» **EXERCISE AIM**: Reproduce the records below exactly as they appear, omitting any pictures they contain.

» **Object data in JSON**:
============
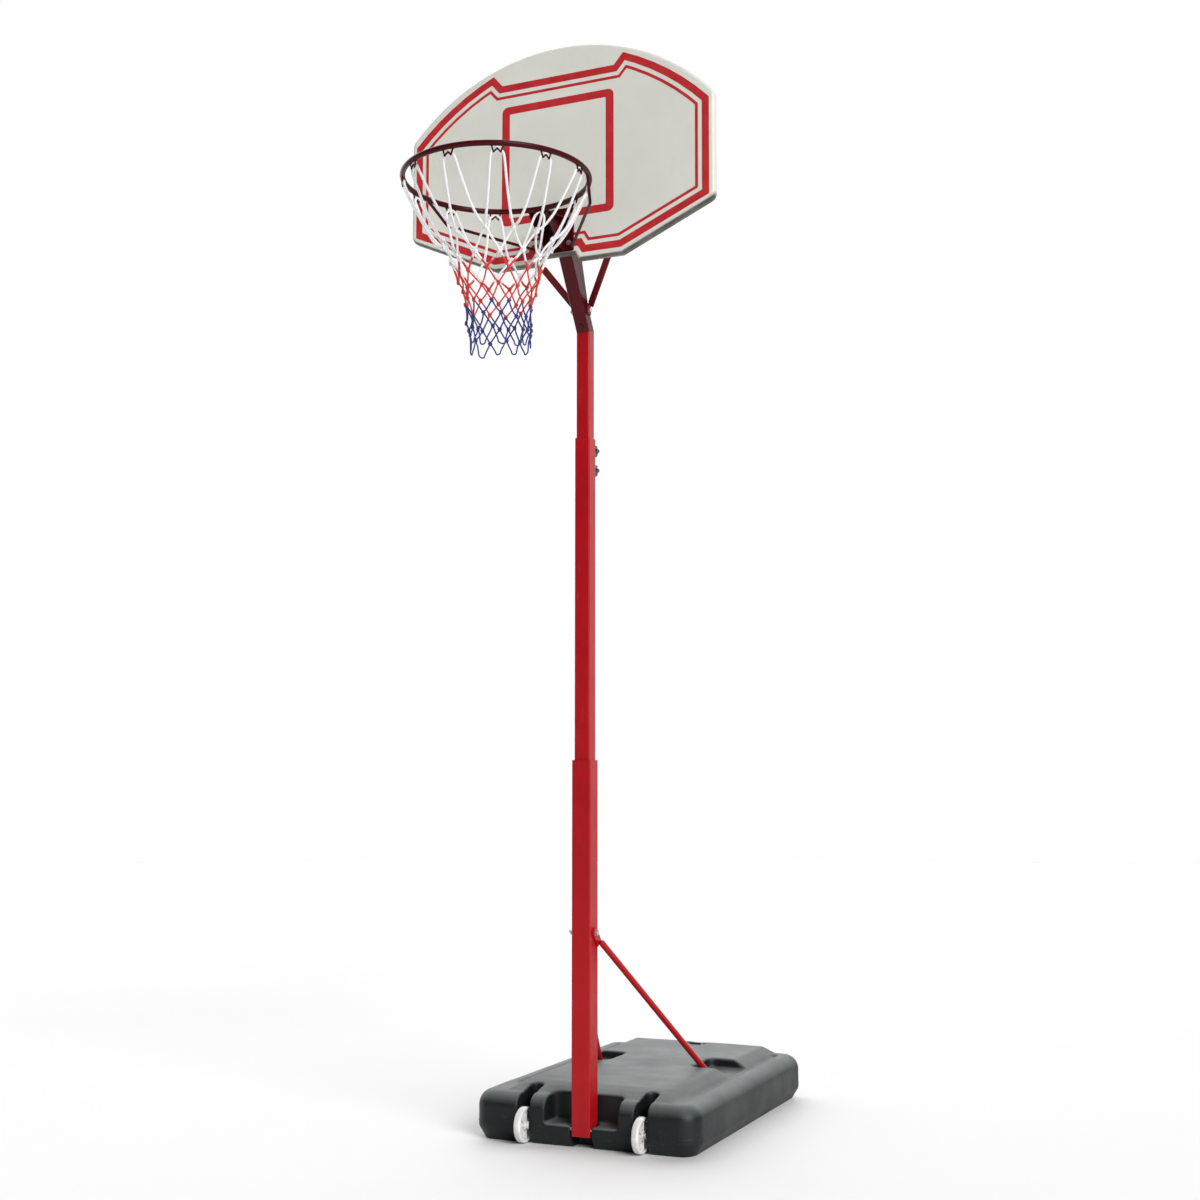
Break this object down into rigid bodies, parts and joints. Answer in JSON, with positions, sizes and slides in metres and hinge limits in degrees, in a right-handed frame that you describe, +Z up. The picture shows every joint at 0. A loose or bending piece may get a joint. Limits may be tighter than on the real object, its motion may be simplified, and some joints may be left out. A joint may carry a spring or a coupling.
{
  "type": "portable basketball hoop",
  "caption": "Height-adjustable portable basketball hoop: tank base on wheels, telescopic square pole, fan-shaped backboard, round rim and net.",
  "frame": {"origin": "on the floor, at the centre of the whole object's box (midway between the rim's front and the tank's back)", "axes": "+Z up along the pole; the rim faces -Y; +X is to the right of a player facing the board"},
  "size_m": [0.9, 1.695, 2.942],
  "materials": {
    "tank": "satin",
    "cap_plastic": "satin",
    "seal": "matte",
    "wheel_plastic": "satin",
    "zinc": "satin",
    "pole_paint": "gloss",
    "arm_paint": "gloss",
    "guide_plastic": "satin",
    "knob_plastic": "satin",
    "board_plastic": "satin",
    "net_cord": "matte"
  },
  "bodies": {
    "base": {"base_tank": "tank", "wheel_axle": "zinc", "axle_push_nuts": "zinc", "lower_tube": "pole_paint", "lower_tube_bush": "guide_plastic", "mid_tube": "pole_paint", "mid_tube_screws": "zinc", "mid_tube_bush": "guide_plastic", "clamp_weld_nuts": "pole_paint", "base_strut_right": "pole_paint", "base_strut_left": "pole_paint", "strut_pole_bolt": "zinc", "strut_pole_washers": "zinc", "strut_pole_nut": "zinc", "strut_foot_screws": "zinc", "strut_foot_washers": "zinc"},
    "head": {"top_tube": "pole_paint", "top_tube_glide": "guide_plastic", "elbow_spigot": "zinc", "elbow_arm": "arm_paint", "elbow_bolts": "arm_paint", "arm_gussets": "arm_paint", "board_upright": "arm_paint", "board_strut_right": "arm_paint", "board_strut_left": "arm_paint", "strut_arm_bolt": "zinc", "strut_arm_nut": "zinc", "strut_board_bolts": "zinc", "backboard": "board_plastic", "rim_ring": "arm_paint", "rim_bracket": "arm_paint", "rim_brace_right": "arm_paint", "rim_brace_left": "arm_paint", "net_hooks": "arm_paint", "rim_bolts": "zinc", "rim_nut_washers": "zinc", "rim_nuts": "zinc", "net": "net_cord"},
    "wheel_left": {"wheel_left": "wheel_plastic"},
    "wheel_right": {"wheel_right": "wheel_plastic"},
    "upper_washer": {"knob_washer_upper": "zinc"},
    "upper_knob": {"clamp_knob_upper": "knob_plastic", "clamp_stud_upper": "zinc"},
    "lower_washer": {"knob_washer_lower": "zinc"},
    "lower_knob": {"clamp_knob_lower": "knob_plastic", "clamp_stud_lower": "zinc"},
    "cap_seal": {"cap_gasket": "seal"},
    "cap": {"filler_cap": "cap_plastic"}
  },
  "joints": [
    {"name": "height_slide", "type": "slide", "parent": "base", "child": "head", "axis": [0, 0, 1], "range_m": [-0.25, 0.15]},
    {"name": "wheel_left_spin", "type": "hinge", "parent": "base", "child": "wheel_left", "pos_m": [-0.168, -0.0875, 0.0485], "axis": [1, 0, 0], "continuous": true},
    {"name": "wheel_right_spin", "type": "hinge", "parent": "base", "child": "wheel_right", "pos_m": [0.168, -0.0875, 0.0485], "axis": [1, 0, 0], "continuous": true},
    {"name": "upper_knob_travel", "type": "slide", "parent": "base", "child": "upper_washer", "axis": [0, 1, 0], "range_m": [0, 0.0038]},
    {"name": "upper_knob_turn", "type": "hinge", "parent": "upper_washer", "child": "upper_knob", "pos_m": [0, -0.0175, 1.868], "axis": [0, 1, 0], "range_deg": [0, 1080]},
    {"name": "lower_knob_travel", "type": "slide", "parent": "base", "child": "lower_washer", "axis": [0, 1, 0], "range_m": [0, 0.0038]},
    {"name": "lower_knob_turn", "type": "hinge", "parent": "lower_washer", "child": "lower_knob", "pos_m": [0, -0.0175, 1.813], "axis": [0, 1, 0], "range_deg": [0, 1080]},
    {"name": "cap_travel", "type": "slide", "parent": "base", "child": "cap_seal", "axis": [0, 0, 1], "range_m": [0, 0.0076]},
    {"name": "cap_turn", "type": "hinge", "parent": "cap_seal", "child": "cap", "pos_m": [0, 0.7685, 0.15], "axis": [0, 0, 1], "range_deg": [0, 900]}
  ],
  "couplings": [
    {"joint": "upper_knob_travel", "follows": "upper_knob_turn", "m_per_rad": 0.00019894},
    {"joint": "lower_knob_travel", "follows": "lower_knob_turn", "m_per_rad": 0.00019894},
    {"joint": "cap_travel", "follows": "cap_turn", "m_per_rad": 0.00047746}
  ]
}
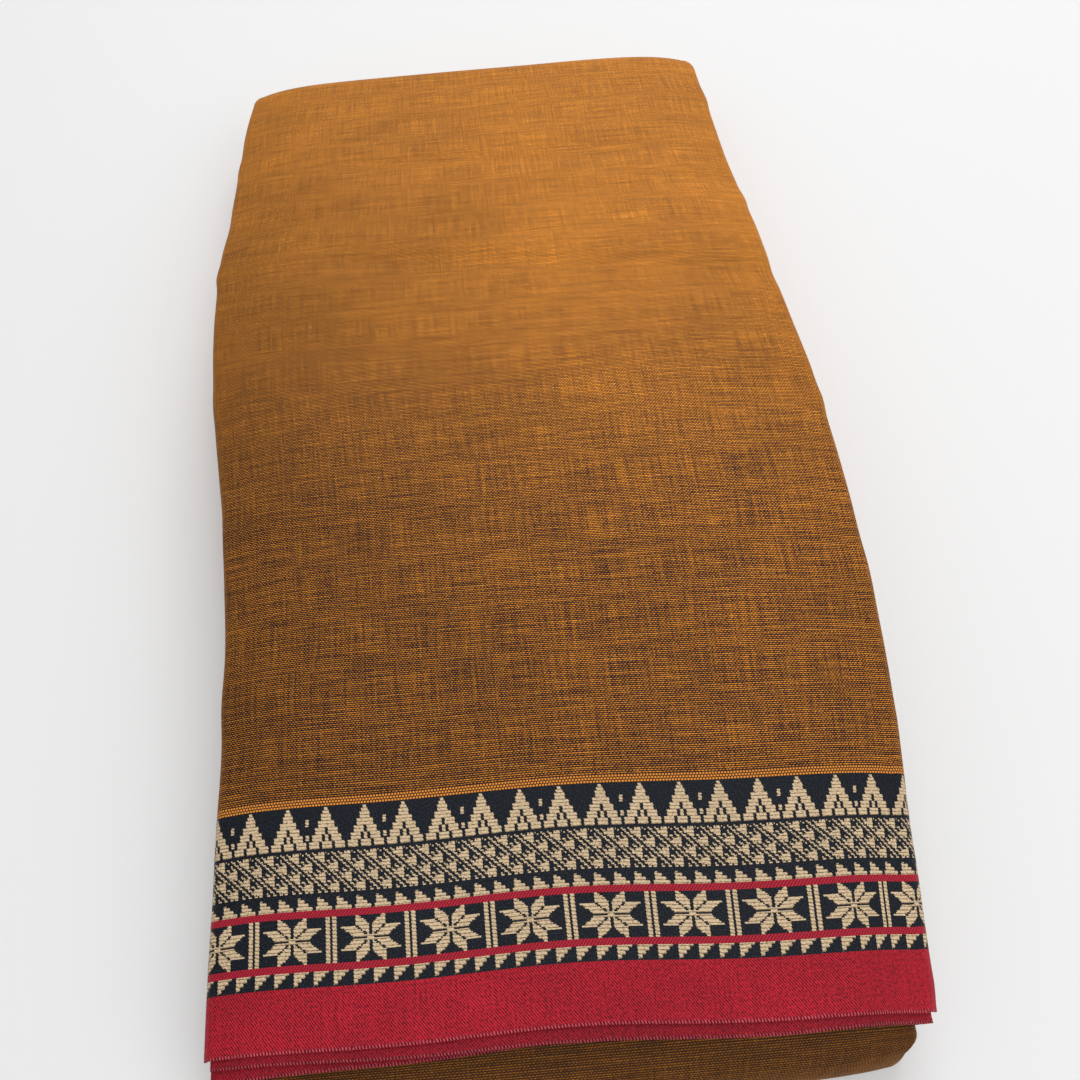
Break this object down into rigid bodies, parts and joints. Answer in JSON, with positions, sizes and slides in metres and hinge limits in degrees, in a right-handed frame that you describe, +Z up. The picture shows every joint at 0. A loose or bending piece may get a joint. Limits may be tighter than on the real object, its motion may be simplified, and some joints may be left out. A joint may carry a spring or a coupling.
{
  "type": "folded saree",
  "caption": "Cotton saree folded into a flat pack: mustard ground, crimson selvedge, broad woven border of sawteeth, stars, lattice and temple points",
  "frame": {"origin": "centre of the pack's footprint, on the floor that it lies on", "axes": "+Z up; +Y along the pack, from the selvedges at the near end to the far fold; +X across the pack, to the right as seen from the near end"},
  "size_m": [0.2092, 0.407, 0.044],
  "materials": {
    "ground": "plain-woven cotton, mustard weft on a dark warp, matt with a soft sheen",
    "border": "figured cotton weave, black ground with cream and red motifs, matt",
    "selvedge": "firm crimson cotton selvedge, matt"
  },
  "bodies": {
    "root": {"front_selvedge": "selvedge", "front_border": "border", "front_field": "ground", "underside": "ground", "near_fold": "ground", "folded_core": "ground", "selvedge_layer_2": "selvedge", "selvedge_layer_3": "selvedge", "selvedge_layer_4": "selvedge", "selvedge_layer_5": "selvedge", "selvedge_layer_6": "selvedge"}
  },
  "joints": []
}
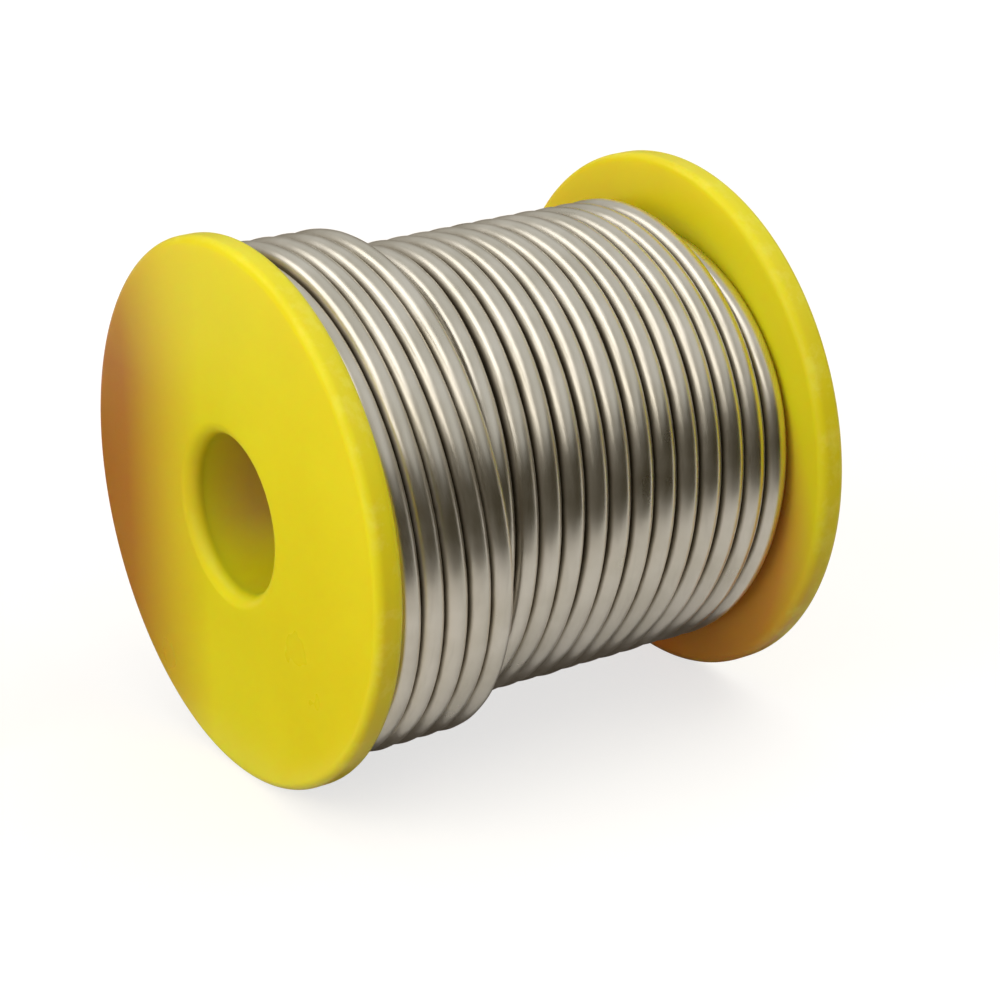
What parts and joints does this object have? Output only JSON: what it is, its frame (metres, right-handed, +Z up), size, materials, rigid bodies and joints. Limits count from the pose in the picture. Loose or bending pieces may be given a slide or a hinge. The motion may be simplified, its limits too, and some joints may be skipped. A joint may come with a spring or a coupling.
{
  "type": "solder wire spool",
  "caption": "Plastic reel of two round flanges on a core tube, wound with layers of thick bright solder wire, with a bore for a spindle.",
  "frame": {"origin": "middle of the central bore, halfway between the flanges' outer faces", "axes": "+Y along the spool axis, from the flange beside the unfinished top layer to the other flange; +Z up"},
  "size_m": [0.065, 0.0646, 0.065],
  "materials": {
    "reel_plastic": "glossy yellow moulded plastic",
    "solder": "bright drawn tin-lead alloy"
  },
  "bodies": {
    "reel": {"near_flange": "reel_plastic", "far_flange": "reel_plastic", "core_tube": "reel_plastic", "wire_first_layer": "solder", "wire_inner_layers": "solder", "wire_outer_layer": "solder", "wire_top_turns": "solder"},
    "free_end": {"wire_free_end": "solder"}
  },
  "joints": [
    {"name": "free_end_lift", "type": "hinge", "parent": "reel", "child": "free_end", "pos_m": [-0.0241, -0.01177, -0.01687], "axis": [0, -1, 0], "range_deg": [0, 60]}
  ]
}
============
» **THE ANSWER**:
Break this object down into rigid bodies, parts and joints. Answer in JSON, with positions, sizes and slides in metres and hinge limits in degrees, in a right-handed frame that you describe, +Z up. The picture shows every joint at 0. A loose or bending piece may get a joint. Limits may be tighter than on the real object, its motion may be simplified, and some joints may be left out. A joint may carry a spring or a coupling.
{
  "type": "portable basketball hoop",
  "caption": "Height-adjustable portable basketball hoop: tank base on wheels, telescopic square pole, fan-shaped backboard, round rim and net.",
  "frame": {"origin": "on the floor, at the centre of the whole object's box (midway between the rim's front and the tank's back)", "axes": "+Z up along the pole; the rim faces -Y; +X is to the right of a player facing the board"},
  "size_m": [0.9, 1.695, 2.942],
  "materials": {
    "tank": "satin",
    "cap_plastic": "satin",
    "seal": "matte",
    "wheel_plastic": "satin",
    "zinc": "satin",
    "pole_paint": "gloss",
    "arm_paint": "gloss",
    "guide_plastic": "satin",
    "knob_plastic": "satin",
    "board_plastic": "satin",
    "net_cord": "matte"
  },
  "bodies": {
    "base": {"base_tank": "tank", "wheel_axle": "zinc", "axle_push_nuts": "zinc", "lower_tube": "pole_paint", "lower_tube_bush": "guide_plastic", "mid_tube": "pole_paint", "mid_tube_screws": "zinc", "mid_tube_bush": "guide_plastic", "clamp_weld_nuts": "pole_paint", "base_strut_right": "pole_paint", "base_strut_left": "pole_paint", "strut_pole_bolt": "zinc", "strut_pole_washers": "zinc", "strut_pole_nut": "zinc", "strut_foot_screws": "zinc", "strut_foot_washers": "zinc"},
    "head": {"top_tube": "pole_paint", "top_tube_glide": "guide_plastic", "elbow_spigot": "zinc", "elbow_arm": "arm_paint", "elbow_bolts": "arm_paint", "arm_gussets": "arm_paint", "board_upright": "arm_paint", "board_strut_right": "arm_paint", "board_strut_left": "arm_paint", "strut_arm_bolt": "zinc", "strut_arm_nut": "zinc", "strut_board_bolts": "zinc", "backboard": "board_plastic", "rim_ring": "arm_paint", "rim_bracket": "arm_paint", "rim_brace_right": "arm_paint", "rim_brace_left": "arm_paint", "net_hooks": "arm_paint", "rim_bolts": "zinc", "rim_nut_washers": "zinc", "rim_nuts": "zinc", "net": "net_cord"},
    "wheel_left": {"wheel_left": "wheel_plastic"},
    "wheel_right": {"wheel_right": "wheel_plastic"},
    "upper_washer": {"knob_washer_upper": "zinc"},
    "upper_knob": {"clamp_knob_upper": "knob_plastic", "clamp_stud_upper": "zinc"},
    "lower_washer": {"knob_washer_lower": "zinc"},
    "lower_knob": {"clamp_knob_lower": "knob_plastic", "clamp_stud_lower": "zinc"},
    "cap_seal": {"cap_gasket": "seal"},
    "cap": {"filler_cap": "cap_plastic"}
  },
  "joints": [
    {"name": "height_slide", "type": "slide", "parent": "base", "child": "head", "axis": [0, 0, 1], "range_m": [-0.25, 0.15]},
    {"name": "wheel_left_spin", "type": "hinge", "parent": "base", "child": "wheel_left", "pos_m": [-0.168, -0.0875, 0.0485], "axis": [1, 0, 0], "continuous": true},
    {"name": "wheel_right_spin", "type": "hinge", "parent": "base", "child": "wheel_right", "pos_m": [0.168, -0.0875, 0.0485], "axis": [1, 0, 0], "continuous": true},
    {"name": "upper_knob_travel", "type": "slide", "parent": "base", "child": "upper_washer", "axis": [0, 1, 0], "range_m": [0, 0.0038]},
    {"name": "upper_knob_turn", "type": "hinge", "parent": "upper_washer", "child": "upper_knob", "pos_m": [0, -0.0175, 1.868], "axis": [0, 1, 0], "range_deg": [0, 1080]},
    {"name": "lower_knob_travel", "type": "slide", "parent": "base", "child": "lower_washer", "axis": [0, 1, 0], "range_m": [0, 0.0038]},
    {"name": "lower_knob_turn", "type": "hinge", "parent": "lower_washer", "child": "lower_knob", "pos_m": [0, -0.0175, 1.813], "axis": [0, 1, 0], "range_deg": [0, 1080]},
    {"name": "cap_travel", "type": "slide", "parent": "base", "child": "cap_seal", "axis": [0, 0, 1], "range_m": [0, 0.0076]},
    {"name": "cap_turn", "type": "hinge", "parent": "cap_seal", "child": "cap", "pos_m": [0, 0.7685, 0.15], "axis": [0, 0, 1], "range_deg": [0, 900]}
  ],
  "couplings": [
    {"joint": "upper_knob_travel", "follows": "upper_knob_turn", "m_per_rad": 0.00019894},
    {"joint": "lower_knob_travel", "follows": "lower_knob_turn", "m_per_rad": 0.00019894},
    {"joint": "cap_travel", "follows": "cap_turn", "m_per_rad": 0.00047746}
  ]
}
Break this object down into rigid bodies, parts and joints. Answer in JSON, with positions, sizes and slides in metres and hinge limits in degrees, in a right-handed frame that you describe, +Z up. The picture shows every joint at 0. A loose or bending piece may get a joint. Limits may be tighter than on the real object, its motion may be simplified, and some joints may be left out. A joint may carry a spring or a coupling.
{
  "type": "folded saree",
  "caption": "Cotton saree folded into a flat pack: mustard ground, crimson selvedge, broad woven border of sawteeth, stars, lattice and temple points",
  "frame": {"origin": "centre of the pack's footprint, on the floor that it lies on", "axes": "+Z up; +Y along the pack, from the selvedges at the near end to the far fold; +X across the pack, to the right as seen from the near end"},
  "size_m": [0.2092, 0.407, 0.044],
  "materials": {
    "ground": "plain-woven cotton, mustard weft on a dark warp, matt with a soft sheen",
    "border": "figured cotton weave, black ground with cream and red motifs, matt",
    "selvedge": "firm crimson cotton selvedge, matt"
  },
  "bodies": {
    "root": {"front_selvedge": "selvedge", "front_border": "border", "front_field": "ground", "underside": "ground", "near_fold": "ground", "folded_core": "ground", "selvedge_layer_2": "selvedge", "selvedge_layer_3": "selvedge", "selvedge_layer_4": "selvedge", "selvedge_layer_5": "selvedge", "selvedge_layer_6": "selvedge"}
  },
  "joints": []
}
What parts and joints does this object have? Output only JSON: what it is, its frame (metres, right-handed, +Z up), size, materials, rigid bodies and joints. Limits count from the pose in the picture. Loose or bending pieces may be given a slide or a hinge. The motion may be simplified, its limits too, and some joints may be skipped. A joint may come with a spring or a coupling.
{
  "type": "solder wire spool",
  "caption": "Plastic reel of two round flanges on a core tube, wound with layers of thick bright solder wire, with a bore for a spindle.",
  "frame": {"origin": "middle of the central bore, halfway between the flanges' outer faces", "axes": "+Y along the spool axis, from the flange beside the unfinished top layer to the other flange; +Z up"},
  "size_m": [0.065, 0.0646, 0.065],
  "materials": {
    "reel_plastic": "glossy yellow moulded plastic",
    "solder": "bright drawn tin-lead alloy"
  },
  "bodies": {
    "reel": {"near_flange": "reel_plastic", "far_flange": "reel_plastic", "core_tube": "reel_plastic", "wire_first_layer": "solder", "wire_inner_layers": "solder", "wire_outer_layer": "solder", "wire_top_turns": "solder"},
    "free_end": {"wire_free_end": "solder"}
  },
  "joints": [
    {"name": "free_end_lift", "type": "hinge", "parent": "reel", "child": "free_end", "pos_m": [-0.0241, -0.01177, -0.01687], "axis": [0, -1, 0], "range_deg": [0, 60]}
  ]
}